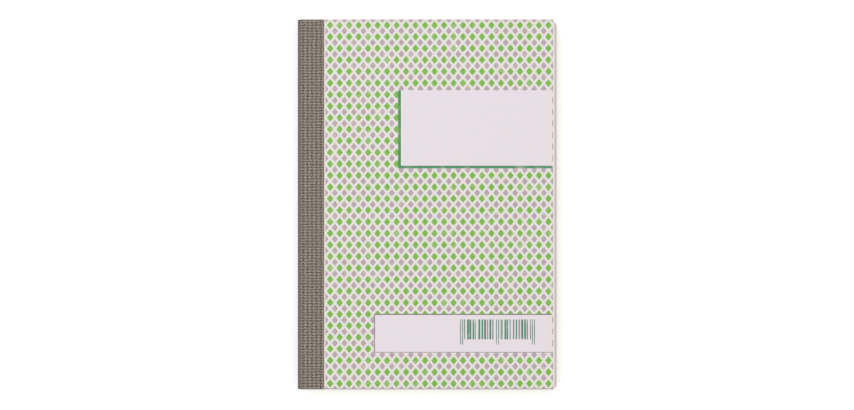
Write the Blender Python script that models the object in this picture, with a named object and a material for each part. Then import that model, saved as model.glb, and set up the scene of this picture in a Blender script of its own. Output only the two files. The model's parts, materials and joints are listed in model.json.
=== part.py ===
"""Upright A5 carbonless duplicate book, lying closed on its back cover.

Fifty sets of two sheets, a white original over a yellow copy, are side-stapled between a printed
card cover and a back board. A grained tape wraps the bound edge. A loose writing shield lies under
the first set, where it stops the pen's pressure. The cover and the first set turn about the
crease beside the tape, and the shield slides out at the fore-edge.

X runs from the spine to the fore-edge, Y from tail to head, and Z up from the back cover. The
origin is under the middle of the book, on the surface that it lies on.
"""

import math

import bmesh
import bpy
from mathutils import Matrix, Vector

MM = 0.001

# Trim size, from the outside of the spine tape to the fore-edge, and from tail to head.
BOOK_WIDTH = 145.6 * MM
BOOK_HEIGHT = 210.0 * MM

# Sheets. Air is what lies between two sheets that rest on each other.
SET_COUNT = 50
PAPER = 0.055 * MM
AIR = 0.020 * MM
GLUED_EDGE = 9.0 * MM

# Covers.
COVER_CARD = 0.30 * MM
BACK_BOARD = 0.80 * MM

# Writing shield, a loose board with rounded corners that stands out at the fore-edge.
SHIELD_BOARD = 0.40 * MM
SHIELD_OVERHANG = 1.7 * MM
SHIELD_HEIGHT = 208.0 * MM
SHIELD_DROP = 0.35 * MM
SHIELD_CORNER = 2.0 * MM
SHIELD_START = 24.5 * MM

# Spine tape. Its flaps lie on the front and back, and glue keeps it off what it covers.
TAPE = 0.25 * MM
TAPE_FLAP = 15.3 * MM
GLUE = 0.020 * MM
FRONT_ROUNDING = 2.4 * MM
BACK_ROUNDING = 1.2 * MM
TAPE_EDGE_GAP = 0.30 * MM

# Crease of the cover and the first set, beside the tape's edge.
CREASE_GAP = 0.30 * MM
LEAF_START = 0.05 * MM
OPEN_CLEARANCE = 0.10 * MM
RISE_START = 4.0 * MM
RISE_LENGTH = 4.5 * MM

# Perforation of the original, a row of slits that starts and ends short of the sheet's edges.
PERFORATION_PLACE = 2.4 * MM
SLIT_LENGTH = 2.1 * MM
SLIT_WIDTH = 0.16 * MM
SLIT_TIE = 0.9 * MM
SLIT_DEPTH_SPARE = 0.5 * MM

# Staples of flat wire, parallel to the spine, with their legs bent inwards at the back.
WIRE_THICKNESS = 0.20 * MM
WIRE_WIDTH = 0.60 * MM
STAPLE_CROWN = 13.0 * MM
STAPLE_CLINCH = 4.6 * MM
STAPLE_BEND = 0.30 * MM
STAPLE_PLACE = 6.0 * MM
STAPLE_SPACING = 110.0 * MM
STAPLE_SEAT = 0.04 * MM
STAPLE_CLEARANCE = 0.09 * MM

# Steps of a quarter turn on the tape, the shield and the wire, and of the cover's rise.
ROUND_STEPS = 7
WIRE_STEPS = 3
RISE_STEPS = 8

# Heights of the bound edge, from the surface up.
PITCH = PAPER + AIR
BOARD_UNDER_TAPE = TAPE + GLUE
SHEETS_BOTTOM = BACK_BOARD + AIR
FIRST_SET_BOTTOM = SHEETS_BOTTOM + (SET_COUNT - 1) * 2 * PITCH
ORIGINAL_BOTTOM = FIRST_SET_BOTTOM + PITCH
COVER_BOTTOM = FIRST_SET_BOTTOM + 2 * PITCH
TAPE_INSIDE_TOP = COVER_BOTTOM + COVER_CARD + GLUE
TAPE_TOP = TAPE_INSIDE_TOP + TAPE

# The first set and the cover lie this much higher on the shield than at the bound edge.
RISE = SHIELD_BOARD + AIR
COVER_TOP = COVER_BOTTOM + RISE + COVER_CARD

# Places along X, and the crease line.
SPINE_X = -(BOOK_WIDTH + SHIELD_OVERHANG) / 2
TAPE_EDGE_X = SPINE_X + TAPE_FLAP
FORE_EDGE_X = SPINE_X + BOOK_WIDTH
CREASE_X = TAPE_EDGE_X + CREASE_GAP
CREASE_Z = (COVER_TOP + TAPE_TOP + OPEN_CLEARANCE) / 2

# Turns that stand a flat outline up: its X and Y become the book's X and Z, or its Y and Z.
OUTLINE_IN_XZ = Matrix.Rotation(math.pi / 2, 4, "X")
OUTLINE_IN_YZ = Matrix.Rotation(math.pi / 2, 4, "Z") @ OUTLINE_IN_XZ


def linear(value):
    """A colour value from 0 to 255 as Blender's linear light."""
    share = value / 255
    return share / 12.92 if share <= 0.04045 else ((share + 0.055) / 1.055) ** 2.4


def new_material(name, rgb, roughness, metallic=0.0):
    made = bpy.data.materials.new(name)
    made.use_nodes = True
    shader = made.node_tree.nodes["Principled BSDF"]
    shader.inputs["Base Color"].default_value = (*map(linear, rgb), 1)
    shader.inputs["Roughness"].default_value = roughness
    shader.inputs["Metallic"].default_value = metallic
    return made


def new_collection(name):
    made = bpy.data.collections.new(name)
    bpy.context.scene.collection.children.link(made)
    return made


def arc(centre, radius, start, end, steps):
    """Points of a round stretch, from one angle to another, in degrees."""
    turns = [math.radians(start + (end - start) * i / steps) for i in range(steps + 1)]
    return [
        (centre[0] + radius * math.cos(turn), centre[1] + radius * math.sin(turn))
        for turn in turns
    ]


def plate(name, outline, depth, place, collection, material=None):
    """A flat outline, extruded evenly to both sides and put in its place by a matrix."""
    curve = bpy.data.curves.new(name, "CURVE")
    curve.dimensions = "2D"
    curve.fill_mode = "BOTH"
    curve.extrude = depth / 2
    spline = curve.splines.new("POLY")
    spline.points.add(len(outline) - 1)
    spline.use_cyclic_u = True
    for point, (across, up) in zip(spline.points, outline):
        point.co = (across, up, 0, 1)
    made = bpy.data.objects.new(name, curve)
    made.matrix_world = place
    collection.objects.link(made)
    if material:
        curve.materials.append(material)
    return made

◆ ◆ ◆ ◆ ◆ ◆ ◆

▸ Task directions
Write down the full listing again, exactly.

▸ Task answer
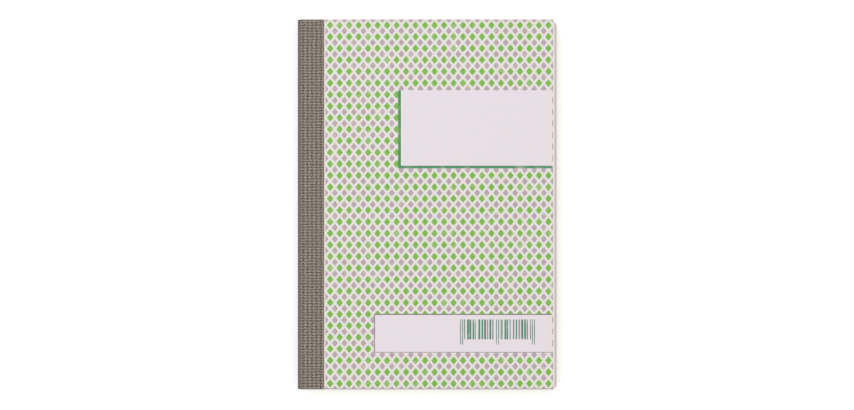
Write the Blender Python script that models the object in this picture, with a named object and a material for each part. Then import that model, saved as model.glb, and set up the scene of this picture in a Blender script of its own. Output only the two files. The model's parts, materials and joints are listed in model.json.
=== part.py ===
"""Upright A5 carbonless duplicate book, lying closed on its back cover.

Fifty sets of two sheets, a white original over a yellow copy, are side-stapled between a printed
card cover and a back board. A grained tape wraps the bound edge. A loose writing shield lies under
the first set, where it stops the pen's pressure. The cover and the first set turn about the
crease beside the tape, and the shield slides out at the fore-edge.

X runs from the spine to the fore-edge, Y from tail to head, and Z up from the back cover. The
origin is under the middle of the book, on the surface that it lies on.
"""

import math

import bmesh
import bpy
from mathutils import Matrix, Vector

MM = 0.001

# Trim size, from the outside of the spine tape to the fore-edge, and from tail to head.
BOOK_WIDTH = 145.6 * MM
BOOK_HEIGHT = 210.0 * MM

# Sheets. Air is what lies between two sheets that rest on each other.
SET_COUNT = 50
PAPER = 0.055 * MM
AIR = 0.020 * MM
GLUED_EDGE = 9.0 * MM

# Covers.
COVER_CARD = 0.30 * MM
BACK_BOARD = 0.80 * MM

# Writing shield, a loose board with rounded corners that stands out at the fore-edge.
SHIELD_BOARD = 0.40 * MM
SHIELD_OVERHANG = 1.7 * MM
SHIELD_HEIGHT = 208.0 * MM
SHIELD_DROP = 0.35 * MM
SHIELD_CORNER = 2.0 * MM
SHIELD_START = 24.5 * MM

# Spine tape. Its flaps lie on the front and back, and glue keeps it off what it covers.
TAPE = 0.25 * MM
TAPE_FLAP = 15.3 * MM
GLUE = 0.020 * MM
FRONT_ROUNDING = 2.4 * MM
BACK_ROUNDING = 1.2 * MM
TAPE_EDGE_GAP = 0.30 * MM

# Crease of the cover and the first set, beside the tape's edge.
CREASE_GAP = 0.30 * MM
LEAF_START = 0.05 * MM
OPEN_CLEARANCE = 0.10 * MM
RISE_START = 4.0 * MM
RISE_LENGTH = 4.5 * MM

# Perforation of the original, a row of slits that starts and ends short of the sheet's edges.
PERFORATION_PLACE = 2.4 * MM
SLIT_LENGTH = 2.1 * MM
SLIT_WIDTH = 0.16 * MM
SLIT_TIE = 0.9 * MM
SLIT_DEPTH_SPARE = 0.5 * MM

# Staples of flat wire, parallel to the spine, with their legs bent inwards at the back.
WIRE_THICKNESS = 0.20 * MM
WIRE_WIDTH = 0.60 * MM
STAPLE_CROWN = 13.0 * MM
STAPLE_CLINCH = 4.6 * MM
STAPLE_BEND = 0.30 * MM
STAPLE_PLACE = 6.0 * MM
STAPLE_SPACING = 110.0 * MM
STAPLE_SEAT = 0.04 * MM
STAPLE_CLEARANCE = 0.09 * MM

# Steps of a quarter turn on the tape, the shield and the wire, and of the cover's rise.
ROUND_STEPS = 7
WIRE_STEPS = 3
RISE_STEPS = 8

# Heights of the bound edge, from the surface up.
PITCH = PAPER + AIR
BOARD_UNDER_TAPE = TAPE + GLUE
SHEETS_BOTTOM = BACK_BOARD + AIR
FIRST_SET_BOTTOM = SHEETS_BOTTOM + (SET_COUNT - 1) * 2 * PITCH
ORIGINAL_BOTTOM = FIRST_SET_BOTTOM + PITCH
COVER_BOTTOM = FIRST_SET_BOTTOM + 2 * PITCH
TAPE_INSIDE_TOP = COVER_BOTTOM + COVER_CARD + GLUE
TAPE_TOP = TAPE_INSIDE_TOP + TAPE

# The first set and the cover lie this much higher on the shield than at the bound edge.
RISE = SHIELD_BOARD + AIR
COVER_TOP = COVER_BOTTOM + RISE + COVER_CARD

# Places along X, and the crease line.
SPINE_X = -(BOOK_WIDTH + SHIELD_OVERHANG) / 2
TAPE_EDGE_X = SPINE_X + TAPE_FLAP
FORE_EDGE_X = SPINE_X + BOOK_WIDTH
CREASE_X = TAPE_EDGE_X + CREASE_GAP
CREASE_Z = (COVER_TOP + TAPE_TOP + OPEN_CLEARANCE) / 2

# Turns that stand a flat outline up: its X and Y become the book's X and Z, or its Y and Z.
OUTLINE_IN_XZ = Matrix.Rotation(math.pi / 2, 4, "X")
OUTLINE_IN_YZ = Matrix.Rotation(math.pi / 2, 4, "Z") @ OUTLINE_IN_XZ


def linear(value):
    """A colour value from 0 to 255 as Blender's linear light."""
    share = value / 255
    return share / 12.92 if share <= 0.04045 else ((share + 0.055) / 1.055) ** 2.4


def new_material(name, rgb, roughness, metallic=0.0):
    made = bpy.data.materials.new(name)
    made.use_nodes = True
    shader = made.node_tree.nodes["Principled BSDF"]
    shader.inputs["Base Color"].default_value = (*map(linear, rgb), 1)
    shader.inputs["Roughness"].default_value = roughness
    shader.inputs["Metallic"].default_value = metallic
    return made


def new_collection(name):
    made = bpy.data.collections.new(name)
    bpy.context.scene.collection.children.link(made)
    return made


def arc(centre, radius, start, end, steps):
    """Points of a round stretch, from one angle to another, in degrees."""
    turns = [math.radians(start + (end - start) * i / steps) for i in range(steps + 1)]
    return [
        (centre[0] + radius * math.cos(turn), centre[1] + radius * math.sin(turn))
        for turn in turns
    ]


def plate(name, outline, depth, place, collection, material=None):
    """A flat outline, extruded evenly to both sides and put in its place by a matrix."""
    curve = bpy.data.curves.new(name, "CURVE")
    curve.dimensions = "2D"
    curve.fill_mode = "BOTH"
    curve.extrude = depth / 2
    spline = curve.splines.new("POLY")
    spline.points.add(len(outline) - 1)
    spline.use_cyclic_u = True
    for point, (across, up) in zip(spline.points, outline):
        point.co = (across, up, 0, 1)
    made = bpy.data.objects.new(name, curve)
    made.matrix_world = place
    collection.objects.link(made)
    if material:
        curve.materials.append(material)
    return made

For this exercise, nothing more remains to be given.